Ten months before voters elect a new Congress, some Democratic leaders also were leery of trying to change the policy this year, when both sides concede Republicans are likely to pick up seats, especially after GOP Sen.-elect Scott Brown's surprise victory last month in Massachusetts.
"What do I want members to do in their districts? I want them to focus on jobs and fiscal responsibility," said House Majority Leader Steny Hoyer, D-Md., classifying gays in the military in a category of "a lot of other issues" that will invariably come up.
"It's never a good year" for Democrats to bring up the controversial policy, said Senate Democratic Whip Dick Durbin of Illinois. "You can expect that it's going to be a rough ride."
However, Senate Majority Leader Harry Reid, D-Nev., said he didn't see why it should wait another year.
The Pentagon announced an 11-month review of how the ban could be lifted, as President Barack Obama has said he will work to do. But there is no deadline for ending the policy that dates to President Bill Clinton's tenure and that gay rights advocates are pressing to overturn.
In the meantime, Gates announced plans to loosen enforcement rules for the policy, which says, in essence, that gays may serve so long as they keep their sexuality private.
Obama has called for repeal but has done little in his first year in office to advance that goal.
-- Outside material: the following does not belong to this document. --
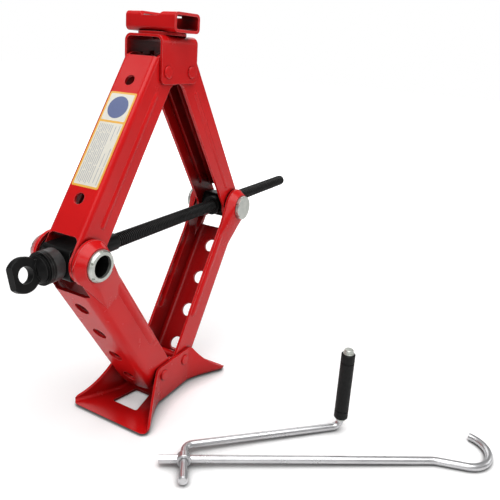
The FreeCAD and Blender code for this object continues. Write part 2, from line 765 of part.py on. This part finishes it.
def rounded_path(points, radii):
    """Wire of straight runs joined by tangent arcs at the inner points."""
    edges = []
    start = points[0]
    for before, corner, after, radius in zip(points, points[1:], points[2:], radii):
        into = corner.sub(before).normalize()
        out = after.sub(corner).normalize()
        turn = math.acos(max(-1.0, min(1.0, into.dot(out))))
        back = radius * math.tan(turn / 2)
        arc_start = corner - into * back
        arc_end = corner + out * back
        inward = (out - into).normalize()
        bulge = radius / math.cos(turn / 2) - radius
        edges.append(Part.makeLine(start, arc_start))
        edges.append(Part.Arc(arc_start, corner + inward * bulge, arc_end).toShape())
        start = arc_end
    edges.append(Part.makeLine(start, points[-1]))
    return Part.Wire(edges)


def bent_rod(points, radii, radius):
    """Round rod along a path of runs and arcs."""
    path = rounded_path(points, radii)
    heading = points[1].sub(points[0])
    section = Part.Wire(Part.makeCircle(radius, points[0], heading))
    return path.makePipeShell([section], True, False)


def lay(shape):
    """Turn a piece modelled along +X to the hook rod's heading and put it in place."""
    shape.rotate(V(0, 0, 0), Z_AXIS, hook_heading)
    shape.translate(fold_eye)
    return shape


def hook_rod():
    """Rod with a hook at the far end, and an eye and hexagonal tip at the near end."""
    far = rod_r - fold_eye.z
    corners = [V(x, y, far) for x, y in ((hook_start, 0),) + hook_corners + (hook_tip,)]
    rod_body = bent_rod([V(rod_r, 0, 0)] + corners, [hook_bend_r] * 3, rod_r)
    eye = across(0, 0, fold_eye_r, fold_eye_half_width)
    eye = fillet_where(eye, 1.2, lambda p, e: e.Length > 20)
    turns = [math.radians(60 * i) for i in range(7)]
    hexagon = [V(hex_tip_x, hex_tip_r * math.sin(turn), hex_tip_r * math.cos(turn)) for turn in turns]
    tip = Part.Face(Part.makePolygon(hexagon)).extrude(V(-hex_tip_x - fold_eye_r + 1, 0, 0))
    body = rod_body.fuse(eye).fuse(tip)
    body = body.cut(across(0, 0, rod_r + fold_clearance, 30))
    return lay(body.removeSplitter())


def crank_rod():
    """Rod bent twice: short leg through the eye, long arm, and the upright grip spindle."""
    path = [V(0, pin_end_y, 0), V(0, crank_knee_y, 0), crank_end, on_spindle(spindle_end_z)]
    swell = rod(V(0, pin_end_y, 0), V(0, pin_swell_y, 0), pin_swell_r)
    swell = chamfer_ends(swell, 0.9)
    return lay(bent_rod(path, [9, 7], rod_r).fuse(swell).removeSplitter())


def on_spindle(z):
    return V(crank_end.x, crank_end.y, z - fold_eye.z)


def grip():
    """Moulded tube that spins on the crank's spindle, with a groove near each end."""
    sleeve = rod(on_spindle(grip_bottom_z), on_spindle(grip_top_z), grip_r)
    sleeve = chamfer_ends(sleeve, 0.7)
    for z in (grip_bottom_z + band_inset, grip_top_z - band_inset):
        low = on_spindle(z - band_width / 2)
        high = on_spindle(z + band_width / 2)
        sleeve = sleeve.cut(tube(low, high, grip_r + 1, grip_r - 0.5))
    return lay(sleeve.cut(rod(on_spindle(0), on_spindle(grip_top_z + 1), rod_r + fold_clearance)))


def washer_on_spindle(bottom):
    return tube(on_spindle(bottom), on_spindle(bottom + washer_height), washer_r, rod_r)


def grip_washers():
    """Washers at the ends of the grip."""
    lower = washer_on_spindle(grip_bottom_z - end_play - washer_height)
    upper = washer_on_spindle(grip_top_z + end_play)
    return lay(Part.makeCompound([lower, upper]))


def grip_retainer():
    """Push-on cap that holds the grip on its spindle."""
    bottom = grip_top_z + end_play + washer_height
    cap = rod(on_spindle(bottom), on_spindle(bottom + retainer_height), retainer_r)
    cap = fillet_where(cap, 1.2, lambda p, e: p.z > bottom + 2 - fold_eye.z and e.Length > 10)
    return lay(cap.cut(rod(on_spindle(0), on_spindle(spindle_end_z), rod_r)))


parts = {
    "base_plate": base_plate(),
    "base_pivot_pins": pivot_pins(base_pivot_z, cheek_out, base_head_r),
    "lower_arm_left": lower_arm(0.0),
    "lower_arm_right": mirrored(lower_arm(0.5)),
    "upper_arm_left": upper_arm(0.0, pin_r + pin_clearance),
    "upper_arm_right": mirrored(upper_arm(0.5, pin_r + open_pivot_clearance)),
    "label": label(),
    "top_bracket": top_bracket(),
    "top_pivot_pins": pivot_pins(top_pivot_z, bracket_out, top_head_r),
    "saddle_spacer": saddle_spacer(),
    "saddle_rivet": saddle_rivet(),
    "saddle": saddle(),
    "thrust_trunnion": thrust_trunnion(),
    "left_spacer_tubes": spacer_tubes(-trunnion_x),
    "journal_rings": journal_rings(),
    "nut_trunnion": nut_trunnion(),
    "right_spacer_tubes": spacer_tubes(trunnion_x),
    "journal_caps": journal_caps(),
    "bearing_cup": bearing_cup(),
    "bearing_balls": bearing_balls(),
    "bearing_cage": bearing_cage(),
    "turning_race": turning_race(),
    "lead_screw": lead_screw(),
    "eye_head": eye_head(),
    "stop_sleeve": stop_sleeve(),
    "hook_rod": hook_rod(),
    "crank_rod": crank_rod(),
    "grip": grip(),
    "grip_washers": grip_washers(),
    "grip_retainer": grip_retainer(),
}

os.makedirs("parts", exist_ok=True)
for name, shape in parts.items():
    shape.exportStep("parts/" + name + ".step")
    print(name, "solids", len(shape.Solids), "valid", shape.isValid(), "volume", round(shape.Volume, 1))
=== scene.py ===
import json
import math

import bpy
from mathutils import Matrix, Vector


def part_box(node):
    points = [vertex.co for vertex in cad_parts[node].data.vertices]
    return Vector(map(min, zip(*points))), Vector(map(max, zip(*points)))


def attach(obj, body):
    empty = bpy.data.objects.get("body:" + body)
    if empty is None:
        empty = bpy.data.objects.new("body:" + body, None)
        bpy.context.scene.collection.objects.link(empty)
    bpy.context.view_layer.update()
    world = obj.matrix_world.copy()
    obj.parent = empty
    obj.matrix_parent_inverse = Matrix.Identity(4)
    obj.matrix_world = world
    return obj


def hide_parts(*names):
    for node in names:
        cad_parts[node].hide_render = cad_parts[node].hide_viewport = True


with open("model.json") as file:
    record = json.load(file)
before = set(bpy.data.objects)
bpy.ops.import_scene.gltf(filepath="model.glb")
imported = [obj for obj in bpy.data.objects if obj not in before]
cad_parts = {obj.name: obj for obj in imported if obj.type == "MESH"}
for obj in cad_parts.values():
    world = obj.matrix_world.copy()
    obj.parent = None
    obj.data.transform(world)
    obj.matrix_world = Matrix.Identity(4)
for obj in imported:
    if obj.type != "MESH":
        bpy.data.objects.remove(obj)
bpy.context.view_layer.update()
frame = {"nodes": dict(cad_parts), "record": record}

MM = 0.001
WHITE = (1.0, 1.0, 1.0, 1.0)
nodes = frame["nodes"]
record = frame["record"]


def mid(node):
    """Centre of a CAD node's box."""
    low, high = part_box(node)
    return (Vector(low) + Vector(high)) / 2


# --- driving places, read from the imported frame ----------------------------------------
screw_low, screw_high = (Vector(c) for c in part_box("lead_screw"))
SCREW_Z = (screw_low.z + screw_high.z) / 2
SCREW_R = (screw_high.z - screw_low.z) / 2
SLEEVE_END = Vector(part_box("stop_sleeve")[1]).x
ARM_SLOPE = math.radians(57.3)


# --- material helpers ------------------------------------------------------------------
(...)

If he succeeds, it would mark the biggest shake-up to military personnel policies since President Harry S. Truman's 1948 executive order integrating the services.
Homosexuality has never been openly tolerated in the American military, and the 1993 policy was intended to be a compromise that let gay men and women serve so long as they stayed silent about their sexuality. Clinton had wanted to repeal the ban entirely, but the military and many in Congress argued that doing so would dangerously disrupt order.
Repealing the ban would take an act of Congress, something that does not appear close to happening.
Since 'don't ask, don't tell" was established, much has changed. Five states and the District of Columbia have adopted laws permitting marriage of gay couples, while nine other states have granted similar rights to gay domestic partners.
The public's attitude toward gays and lesbians also has undergone a significant shift. A Pew poll last year indicated that 59 percent of Americans favor allowing gays and lesbians to serve openly in the military, up from 52 percent in 1994.
On Tuesday, several Democratic senators praised Mullen and Gates for what they said was courageous stance, but a number of Republicans spoke strongly against the idea of a repeal.
Gates drew unusually pointed criticism from Republicans on the Senate Armed Services Committee for saying the review would examine how, not whether, to repeal the ban. Arizona Sen. John McCain, the top Republican on the panel, icily told Gates he was disappointed in his position and suggested the Pentagon was usurping Congress' job.
"Has this policy been ideal? No, it has not," McCain said. "But it has been effective."